> **What you should do**
Give back, exactly as it appears, the run of lines opening with the one containing "tail_start = ENGINE_FERRULE_LENGTH" and closing with the one containing "# Places and fits that the solids share". Nothing outside that run should appear.

> **Rows from a 3D modeling dataset**
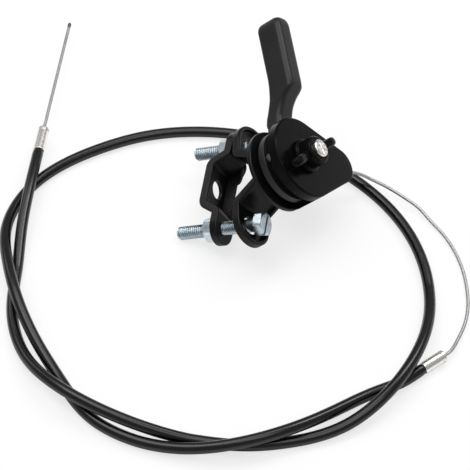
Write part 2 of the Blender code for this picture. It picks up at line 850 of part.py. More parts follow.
wing_base = WING_BASE_DIAMETER / 2.0
wing_hub = WING_HUB_DIAMETER / 2.0
wing = lathe(
    "wing_nut",
    [
        (wing_base, wing_low),
        (wing_base, wing_shoulder - 0.0004),
        (wing_base - 0.0004, wing_shoulder),
        (wing_hub, wing_shoulder + 0.0002),
        (wing_hub - 0.0002, wing_high - 0.0004),
        (wing_hub - 0.0006, wing_high),
    ],
    hub_frame,
    black_plastic,
)
wing_frame = hub_frame @ Matrix.Rotation(math.radians(WING_ANGLE), 4, "Z")
ear_half = WING_THICKNESS / 2.0
ear_low = wing_shoulder - 0.0004
ear_high = ear_low + WING_HEIGHT
ear_outline = [
    (-WING_SPAN / 2.0, ear_low + 0.0022),
    (-WING_SPAN / 2.0 + 0.0012, ear_low + 0.0010),
    (-wing_hub, ear_low),
    (wing_hub, ear_low),
    (WING_SPAN / 2.0 - 0.0012, ear_low + 0.0010),
    (WING_SPAN / 2.0, ear_low + 0.0022),
    (WING_SPAN / 2.0, ear_high - 0.0012),
    (WING_SPAN / 2.0 - 0.0012, ear_high),
    (wing_hub, ear_high - 0.0008),
    (-wing_hub, ear_high - 0.0008),
    (-WING_SPAN / 2.0 + 0.0012, ear_high),
    (-WING_SPAN / 2.0, ear_high - 0.0012),
]
ears = loft(
    "ears",
    [[(x, y, z) for x, z in ear_outline] for y in (ear_half, -ear_half)],
    wing_frame,
    black_plastic,
)
join(wing, ears)
hole(wing, 2.0 * bore_radius, wing_low - 0.001, wing_high + 0.001, hub_frame, sides=ROUND_SIDES)

# Bare wire on the lever's groove, from the tangent point to the nipple


def hub_point(radius, degrees):
    x, y = polar(radius, degrees)
    return hub_frame @ Vector((x, y, wire_level))


gap_angle = math.degrees(FIT / wrap_radius)
wrap_end = NIPPLE_ANGLE - NIPPLE_SWEEP
wrap = [
    hub_point(wrap_radius, tangent_angle + gap_angle + (wrap_end - tangent_angle - gap_angle) * i / 11)
    for i in range(12)
]
nipple_centre = hub_frame @ Vector((*nipple_place, wire_level))
wrap.append(nipple_centre + unit(wrap[-1] - nipple_centre) * (nipple_radius + FIT))
cord("core_wire_wrap", wrap, WIRE_DIAMETER, steel_wire, 2)

# Sheath, with a bore at its engine end for the sliding wire

sheath_path = smooth_path([Vector(p) * 0.001 for p in SHEATH_ROUTE], SHEATH_STEPS)
sheath_path[:, 2] = np.maximum(sheath_path[:, 2], SHEATH_DIAMETER / 2.0 + 0.00005)
tail_axis = unit(Vector(sheath_path[-1]) - Vector(sheath_path[-2]))
lead_axis = unit(Vector(sheath_path[0]) - Vector(sheath_path[1]))
sheath = tube_mesh("cable_sheath", sheath_path, SHEATH_DIAMETER, sheath_black, 12)


def axial_frame(origin, axis):
    side = unit(axis.cross(Vector((0.0, 0.0, 1.0))))
    return frame(origin, side, axis.cross(side), axis)


def ferrule(name, place, length):
    outer = FERRULE_DIAMETER / 2.0
    made = lathe(
        name,
        [
            (WIRE_BORE / 2.0, 0.0),
            (outer - FERRULE_CHAMFER, 0.0),
            (outer, FERRULE_CHAMFER),
            (outer, length - FERRULE_CHAMFER),
            (outer - FERRULE_CHAMFER, length),
            (WIRE_BORE / 2.0, length),
        ],
        place,
        nickel,
        sides=28,
        ring=True,
    )
    return made


engine_frame = axial_frame(Vector(sheath_path[-1]) + tail_axis * FIT, tail_axis)
lead_frame = axial_frame(Vector(sheath_path[0]) + lead_axis * FIT, lead_axis)
ferrule("ferrule_engine_end", engine_frame, ENGINE_FERRULE_LENGTH)
ferrule("ferrule_lever_end", lead_frame, LEVER_FERRULE_LENGTH)
hole(sheath, WIRE_BORE, -SHEATH_BORE_DEPTH, 0.002, engine_frame, sides=12)

# Bare wire between the cover and the ferrule at the lever end

tangent = hub_point(wrap_radius, tangent_angle)
exit_way = (exit_frame @ Vector((1.0, 0.0, 0.0))) - (exit_frame @ Vector((0.0, 0.0, 0.0)))
exit_spot = exit_frame @ Vector((0.0, 0.0, 0.0))
ferrule_mouth = lead_frame @ Vector((0.0, 0.0, LEVER_FERRULE_LENGTH))
run = [tangent + exit_way * FIT]
run += [exit_spot - exit_way * back for back in (0.022, 0.012, 0.004)]
run += [exit_spot + exit_way * 0.0015]
run += [Vector(p) * 0.001 for p in WIRE_ROUTE]
run += [ferrule_mouth + lead_axis * 0.003, ferrule_mouth - lead_axis * WIRE_INSIDE_FERRULE]
run_path = smooth_path(run, WIRE_STEPS)
cord("core_wire_run", run_path, WIRE_DIAMETER, steel_wire, 2)

# Tail of the wire at the engine end, which slides when the lever turns

tail_start = ENGINE_FERRULE_LENGTH - WIRE_INSIDE_FERRULE
tip_start = ENGINE_FERRULE_LENGTH + TAIL_REACH - TIP_LENGTH
lathe(
    "core_wire_tail",
    [(wire_radius, tail_start), (wire_radius, tip_start - FIT)],
    engine_frame,
    steel_wire,
    sides=12,
)
lathe(
    "wire_end_tip",
    [
        (TIP_DIAMETER / 2.0, tip_start),
        (TIP_DIAMETER / 2.0, tip_start + TIP_LENGTH - 0.0005),
        (TIP_DIAMETER / 4.0, tip_start + TIP_LENGTH),
    ],
    engine_frame,
    solder,
    sides=12,
)
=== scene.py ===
"""Dresses a hand throttle lever with its handlebar clamp and control cable.

Each piece is a surface worked out as whole arrays and put into one mesh. Lengths are in metres.
"""

import math

import bmesh
import bpy
import numpy as np
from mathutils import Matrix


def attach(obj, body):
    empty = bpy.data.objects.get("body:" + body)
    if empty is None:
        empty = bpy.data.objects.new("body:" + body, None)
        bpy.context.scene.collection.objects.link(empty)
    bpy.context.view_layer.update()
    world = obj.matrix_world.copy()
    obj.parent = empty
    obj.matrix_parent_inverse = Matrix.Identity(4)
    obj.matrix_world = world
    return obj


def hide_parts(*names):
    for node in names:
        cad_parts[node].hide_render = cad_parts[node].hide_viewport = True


bl_info = {
    "name": "Throttle lever and cable",
    "version": (1, 0, 0),
    "blender": (4, 5, 0),
    "location": "View3D > Sidebar > Throttle",
    "description": "Builds the fine surfaces of a hand throttle lever with its cable",
    "category": "Object",
}

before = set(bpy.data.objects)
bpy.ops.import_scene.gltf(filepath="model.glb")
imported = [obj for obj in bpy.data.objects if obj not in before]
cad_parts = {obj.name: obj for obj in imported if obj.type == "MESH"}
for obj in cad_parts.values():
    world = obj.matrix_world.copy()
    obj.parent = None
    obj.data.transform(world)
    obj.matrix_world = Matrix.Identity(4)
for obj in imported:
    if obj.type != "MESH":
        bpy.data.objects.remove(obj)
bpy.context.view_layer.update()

# Places and fits that the solids share

FIT = 0.0003
RUNNING_FIT = 0.0002
THREAD_END = (-0.03785, -0.02809)
BOLT_AZIMUTH, BOLT_RISE, CLAMP_ROLL = -15.3, 25.6, 12.5
HUB_AZIMUTH, HUB_RISE = -6.1, 43.1
BASE_TO_NEAR_THREAD_END = 0.0363
NEAR_BOLT_PROTRUSION, FAR_BOLT_PROTRUSION = 0.0214, 0.0210
HOUSING = "clamp_and_housing"
BOLT_SPACING, BASE_BOLT_SPACING = 0.0415, 0.0412
PLATE_THICKNESS = 0.0018

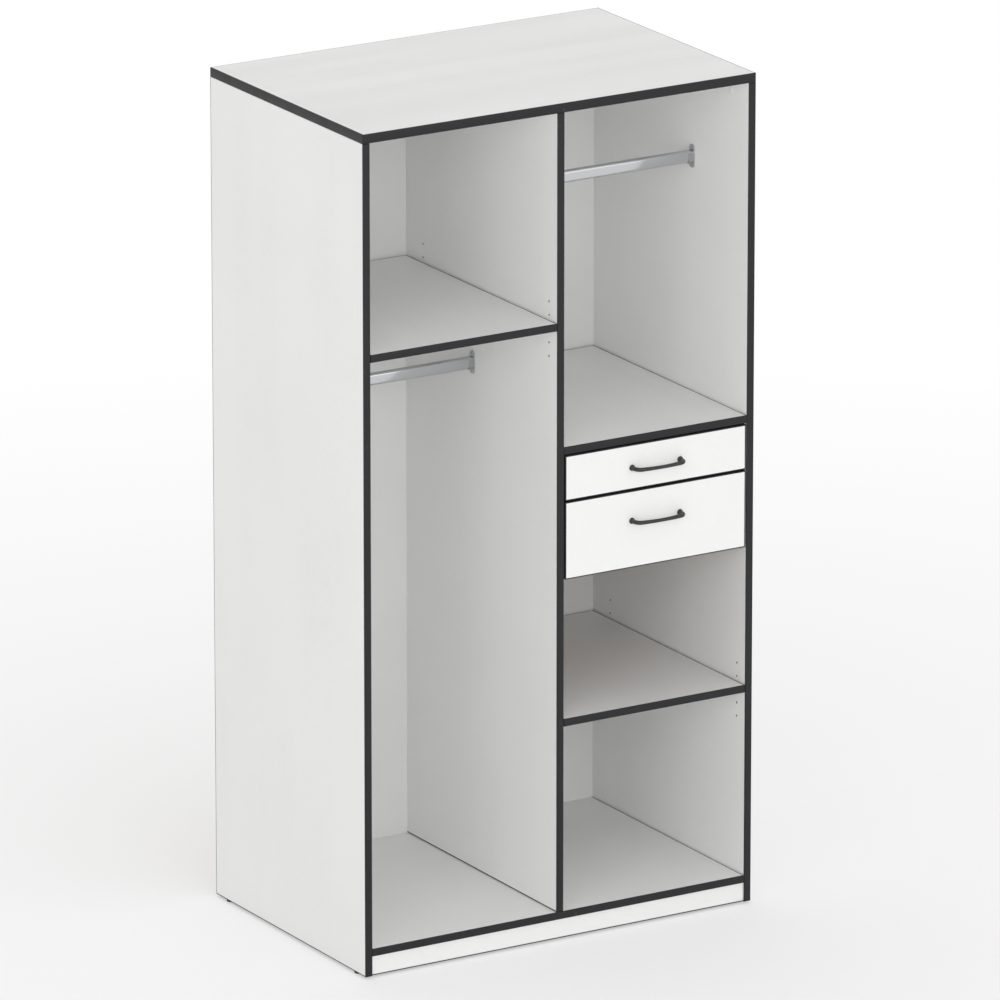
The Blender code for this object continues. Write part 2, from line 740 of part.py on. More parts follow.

> **Solution for this problem**
tail_start = ENGINE_FERRULE_LENGTH - WIRE_INSIDE_FERRULE
tip_start = ENGINE_FERRULE_LENGTH + TAIL_REACH - TIP_LENGTH
lathe(
    "core_wire_tail",
    [(wire_radius, tail_start), (wire_radius, tip_start - FIT)],
    engine_frame,
    steel_wire,
    sides=12,
)
lathe(
    "wire_end_tip",
    [
        (TIP_DIAMETER / 2.0, tip_start),
        (TIP_DIAMETER / 2.0, tip_start + TIP_LENGTH - 0.0005),
        (TIP_DIAMETER / 4.0, tip_start + TIP_LENGTH),
    ],
    engine_frame,
    solder,
    sides=12,
)
=== scene.py ===
"""Dresses a hand throttle lever with its handlebar clamp and control cable.

Each piece is a surface worked out as whole arrays and put into one mesh. Lengths are in metres.
"""

import math

import bmesh
import bpy
import numpy as np
from mathutils import Matrix


def attach(obj, body):
    empty = bpy.data.objects.get("body:" + body)
    if empty is None:
        empty = bpy.data.objects.new("body:" + body, None)
        bpy.context.scene.collection.objects.link(empty)
    bpy.context.view_layer.update()
    world = obj.matrix_world.copy()
    obj.parent = empty
    obj.matrix_parent_inverse = Matrix.Identity(4)
    obj.matrix_world = world
    return obj


def hide_parts(*names):
    for node in names:
        cad_parts[node].hide_render = cad_parts[node].hide_viewport = True


bl_info = {
    "name": "Throttle lever and cable",
    "version": (1, 0, 0),
    "blender": (4, 5, 0),
    "location": "View3D > Sidebar > Throttle",
    "description": "Builds the fine surfaces of a hand throttle lever with its cable",
    "category": "Object",
}

before = set(bpy.data.objects)
bpy.ops.import_scene.gltf(filepath="model.glb")
imported = [obj for obj in bpy.data.objects if obj not in before]
cad_parts = {obj.name: obj for obj in imported if obj.type == "MESH"}
for obj in cad_parts.values():
    world = obj.matrix_world.copy()
    obj.parent = None
    obj.data.transform(world)
    obj.matrix_world = Matrix.Identity(4)
for obj in imported:
    if obj.type != "MESH":
        bpy.data.objects.remove(obj)
bpy.context.view_layer.update()

# Places and fits that the solids share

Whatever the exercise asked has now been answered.